■ **Data block**:
____________
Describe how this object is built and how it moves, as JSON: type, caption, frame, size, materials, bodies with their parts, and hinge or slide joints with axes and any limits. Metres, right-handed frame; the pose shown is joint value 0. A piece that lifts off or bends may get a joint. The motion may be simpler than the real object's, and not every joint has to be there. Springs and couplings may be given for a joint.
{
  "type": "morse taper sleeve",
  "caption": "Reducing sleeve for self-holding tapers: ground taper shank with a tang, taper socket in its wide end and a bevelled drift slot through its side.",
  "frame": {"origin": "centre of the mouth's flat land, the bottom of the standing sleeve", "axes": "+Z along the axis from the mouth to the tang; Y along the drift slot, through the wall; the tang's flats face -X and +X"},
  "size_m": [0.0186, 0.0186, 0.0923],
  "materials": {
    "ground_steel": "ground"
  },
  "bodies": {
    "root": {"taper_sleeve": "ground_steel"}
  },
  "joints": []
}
____________
■ **Objective**: Copy the material above verbatim.

■ **Right answer**:
Describe how this object is built and how it moves, as JSON: type, caption, frame, size, materials, bodies with their parts, and hinge or slide joints with axes and any limits. Metres, right-handed frame; the pose shown is joint value 0. A piece that lifts off or bends may get a joint. The motion may be simpler than the real object's, and not every joint has to be there. Springs and couplings may be given for a joint.
{
  "type": "morse taper sleeve",
  "caption": "Reducing sleeve for self-holding tapers: ground taper shank with a tang, taper socket in its wide end and a bevelled drift slot through its side.",
  "frame": {"origin": "centre of the mouth's flat land, the bottom of the standing sleeve", "axes": "+Z along the axis from the mouth to the tang; Y along the drift slot, through the wall; the tang's flats face -X and +X"},
  "size_m": [0.0186, 0.0186, 0.0923],
  "materials": {
    "ground_steel": "ground"
  },
  "bodies": {
    "root": {"taper_sleeve": "ground_steel"}
  },
  "joints": []
}